Castillos de cartón
Las tres últimas novelas de Almudena Grandes nos habían acostumbrado a esperar de su autora narraciones torrenciales de largas proporciones en su extensión. En ellas se acomete, actualizando los más genuinos modelos del realismo tradicional, la minuciosa exploración psicológica en el acceso de una joven a la experiencia durante el franquismo (Malena es un nombre de tango, 1994), la radiografía sentimental femenina de la generación de la escritora madrileña representada en las cuatro protagonistas de Atlas de geografía humana (1998) o el naufragio existencial de unas vidas rotas en la plenitud completado con la profunda introspección psicológica de sus criaturas y una lograda recreación de espacios y ambientes en Los aires difíciles (2002), su mejor obra hasta la fecha.
Sin embargo en Castillos de cartón Grandes ha puesto el listón más bajo, no ya por la extensión, mucho más reducida, lo cual no condiciona su mayor o menor mérito literario, sino por la falta de ambición artística en su elaboración, como se ve, por ejemplo, en la insuficiente tensión estilística de este texto menor, sobre todo si se compara con la riqueza e intensidad de la anterior novela.
El conflicto novelado recrea el pequeño laberinto de pasiones de sexo y amor vivido por tres jóvenes estudiantes de Bellas Artes y aprendices de pintores en el Madrid de los años ochenta. La narración comienza con la llamada que María José recibe de Miguel para comunicarle el suicidio de Marcos. A partir de aquí, desde un presente narrativo coincidente con la actualidad, ella rememora la común experiencia amorosa compartida por los tres, hace unos veinte años, en los tiempos de liberación y bohemia de la movida madrileña, cuando “teníamos veinte años, Madrid tenía veinte años, España tenía veinte años y todo estaba en su sitio, un pasado oscuro, un presente luminoso, y la flecha que señalaba en la dirección correcta hacia lo que entonces creíamos que sería el futuro” (pág. 74). Desde el momento de la fatal noticia y el entierro al día siguiente la narradora va rememorando en cuatro partes la íntima aventura amorosa y artística de este singular trío de amantes que compitieron en aspiraciones de pintores y compartieron sexo y drogas juntos en la misma cama.

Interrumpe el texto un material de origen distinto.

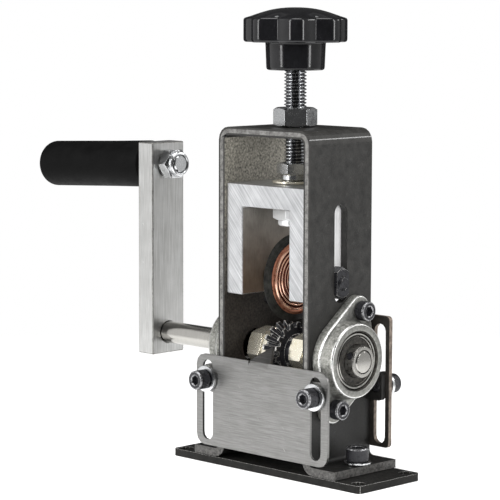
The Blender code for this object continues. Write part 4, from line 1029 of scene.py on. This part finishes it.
class STRIPPER_OT_cutter(Step, bpy.types.Operator):
    """Model the ground cutter disc, its bush and the stepped copper rings"""

    bl_idname = "stripper.cutter"
    bl_label = "Cutter"

    def build(self, settings):
        place = Matrix.Translation(middle_of("cutter_axle"))
        radius = span("cutter_disc", "Z") / 2
        disc = spun([(0.0066, 0.0014), (0.0067, 0.0015), (radius - 0.0032, 0.0015), (radius - 0.003, 0.0014),
                     (radius - 0.0001, 0.00012), (radius, 0), (radius - 0.0001, -0.00012),
                     (radius - 0.003, -0.0014), (radius - 0.0032, -0.0015), (0.0067, -0.0015),
                     (0.0066, -0.0014)], 128)
        finished("cutter_disc", disc, place @ facing(1), coats=["ground_blade"], smooth=math.radians(12))
        half = span("cutter_bush", "X") / 2
        bush = spun(rounded([(0.0042, half - 0.0001), (0.0042, half), (0.00625, half), (0.00625, -half),
                             (0.0042, -half), (0.0042, -half + 0.0001)], 0.0004), 96)
        finished("cutter_bush", bush, place @ facing(1), coats=["turned_steel"])
        for side, word in sides:
            self.copper(f"copper_ring_{word}", side)

    def copper(self, node, side):
        ridges = ((0.0126, 0.0010), (0.0113, 0.0015), (0.0101, 0.0020), (0.0090, 0.0024))
        profile = [(0.0066, 0), (0.0163, 0), (0.0163, 0.0002), (0.0160, 0.0004), (0.0148, 0.0005),
                   (0.0146, 0.0003), (0.0144, 0.0005), (0.0141, 0.0008), (0.0138, 0.0009), (0.0135, 0.0007),
                   (0.0132, 0.0001), (0.0128, 0.0001)]
        for outer, level in ridges:
            profile += [(outer, level - 0.0004), (outer - 0.00015, level - 0.0001), (outer - 0.0004, level),
                        (outer - 0.0007, level - 0.0001), (outer - 0.00085, level - 0.0003),
                        (outer - 0.00095, level - 0.0009)]
        profile += [(0.0079, 0.0012), (0.0078, 0.0020), (0.0076, 0.0022), (0.0074, 0.0020),
                    (0.0073, 0.0010), (0.0066, 0.0010)]

        def coat_at(face):
            distance = face.calc_center_median().xy.length
            grooves = any(outer - 0.0013 < distance < outer - 0.00085 for outer, _ in ridges[:-1])
            if distance < 0.00735:
                return "ground_blade"
            if distance < 0.00795:
                return "turned_steel"
            if distance > 0.01465:
                return "turned_copper_band"
            if 0.0126 < distance < 0.0134 or grooves or distance < 0.00815:
                return "copper_groove"
            return "turned_copper"

        coats = ["turned_copper", "turned_steel", "ground_blade", "turned_copper_band", "copper_groove"]
        bm = spun(profile, 128)
        coated(bm, coats, coat_at)
        place = Matrix.Translation((end_of(node, "X", -side), 0, middle_of("cutter_axle").z))
        finished(node, bm, place @ facing(side), coats=coats, smooth=math.radians(50))


class STRIPPER_OT_screw(Step, bpy.types.Operator):
    """Model the threaded adjusting screw, its nuts and the star knob"""

    bl_idname = "stripper.screw"
    bl_label = "Screw and knob"

    def build(self, settings):
        low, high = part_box("adjusting_screw")
        screw = threaded(0.010, settings.thread_pitch, settings.thread_depth_share, low[2], high[2], 0.001,
                         steps=48)
        finished("adjusting_screw", screw, coats=["threaded_zinc"], smooth=math.radians(25))
        height = span("top_nut", "Z")
        finished("top_nut", nut_form(large_nut_flats, height, large_nut_bore),
                 seat("top_nut", "Z", 1, height, settings.top_nut_turn), settings.fine_round,
                 smooth=nut_smooth)
        self.collared_nut(settings)
        place = Matrix.Translation((0, 0, end_of("retaining_nut", "Z", 1)))
        turn = Matrix.Rotation(settings.screw_nut_turn, 4, "Z") @ Matrix.Rotation(math.pi, 4, "X")
        finished("retaining_nut", nut_form(large_nut_flats, 0.0058, large_nut_bore, (0.01496, 0.0027)),
                 place @ turn, settings.fine_round, ["bright_zinc"], nut_smooth)
        self.knob()

    def collared_nut(self, settings):
        flats, collar, foot, bore, total = 0.014, 0.0065, 0.0024, 0.0051, span("screw_nut", "Z")
        circle = flats / 2 * nut_circle_share

        def point_at(row, angle):
            corner = hexagon_radius(flats, angle)
            drop = max(corner - circle, 0) * nut_chamfer_slope
            rows = [(bore, 0.0003), (bore + 0.0003, 0), (collar - 0.0002, 0), (collar, 0.0002),
                    (collar, foot - 0.0001), (min(corner, circle), foot), (corner, foot + drop),
                    (corner, total - drop), (circle, total), (bore + 0.0004, total), (bore, total - 0.0004),
                    (bore, 0.0003)]
            return (*rows[row], angle)

        finished("screw_nut", wrapped(72, 12, point_at),
                 seat("screw_nut", "Z", 1, total, settings.screw_nut_turn), settings.fine_round,
                 smooth=nut_smooth)

    def knob(self):
        radius, valley, lobes = 0.0235, 0.0042, 7
        hub_height, side_height, rise = 0.01225, 0.01075, 0.0045
        turn = math.radians(-45)
        star = [(0.90, 0.0), (0.955, 0.0), (0.98, 0.00025), (0.995, 0.0007), (1.0, 0.0013),
                (1.0, 0.0019), (1.0, side_height * 0.5), (1.0, side_height - 0.0018),
                (1.0, side_height - 0.0012), (0.995, side_height - 0.0007),
                (0.982, side_height - 0.0003), (0.965, side_height - 0.0001), (0.94, side_height + 0.0001)]
        star += [(share, side_height + rise * (1 - (share / 0.94) ** 2.3))
                 for share in (0.88, 0.8, 0.7, 0.6, 0.5, 0.4, 0.3, 0.2, 0.1, 0.0)]
        bottom, top = 0.0129, 0.0134
        hub = [(0.0053, 0.012), (0.0053, 0.0002), (0.0056, 0), (bottom - 0.001, 0),
               (bottom - 0.0006, 0.00012), (bottom - 0.0002, 0.00045), (bottom, 0.001),
               (bottom + 0.00004, 0.0016), (top - 0.00008, hub_height - 0.0012),
               (top - 0.00002, hub_height - 0.0005), (top + 0.0002, hub_height - 0.00015),
               (top + 0.0006, hub_height)]

        def point_at(row, angle):
            if row < len(hub):
                return (*hub[row], angle)
            share, height = star[row - len(hub)]
            wave = (1 + math.cos(lobes * (angle - turn))) / 2
            flat = max(0.94 - share, 0) / 0.94
            depth = valley * ((1 - wave ** 0.75) * (1 - flat) ** 5 + 0.42 * (1 - (1 - flat) ** 5))
            return share * (radius - depth), hub_height + height, angle

        place = Matrix.Translation((0, 0, end_of("star_knob", "Z", -1)))
        finished("star_knob", wrapped(lobes * 36, len(hub) + len(star), point_at), place,
                 smooth=math.radians(45))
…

La primera parte y la última son las mejor acabadas: aquélla, bajo el epígrafe de “Arte”, por su variedad léxica (con acertado empleo de los tecnicismos necesarios), las atinadas observaciones acerca de cómo mirar (y apreciar) la pintura y por la riqueza de sugerencias y matices en el afán de los aprendices de pintor en su primera andadura por los caminos del arte y de la vida. La cuarta parte, con el título de “Muerte”, sobresale porque en ella sí se consiguen, a veces, la intensidad emocional y la tensión estilística que el triple fracaso existencial, amoroso y artístico requiere, con el notorio contraste de las cualidades de cada componente (uno sin talento pero con ambición, ella sin ambición mas con talento, otro con talento y ambición).
Las partes segunda y tercera, con epígrafes referidos a “Sexo” y “Amor”, resultan más desvaídas, con rápidas referencias a la movida madrileña de los ochenta, considerada como marco que se da por sabido, y con demasiados lugares comunes en la recreación de una situación nada tópica como es la de este triángulo de amor, celos, envidias y rencores que tiene múltiples implicaciones en la doble vertiente sentimental y artística.
Por ello creo que, aun siendo una novela que se lee con facilidad, Castillos de cartón no ha encontrado las proporciones adecuadas, ya sea porque la íntima frustración afectiva y artística de sus personajes reclamaba más tensión y profundidad, con menos reiteraciones, ya porque una elipsis de 20 años entre el presente narrativo de soledad y los ardores pasados impone una distancia excesiva que merma la capacidad de conmover en la rememoración de la narradora. En otras ocasiones Almudena Grandes ha demostrado mucho mejor que aquí su talento novelístico y, con seguridad, volverá a renovarlo en entregas futuras.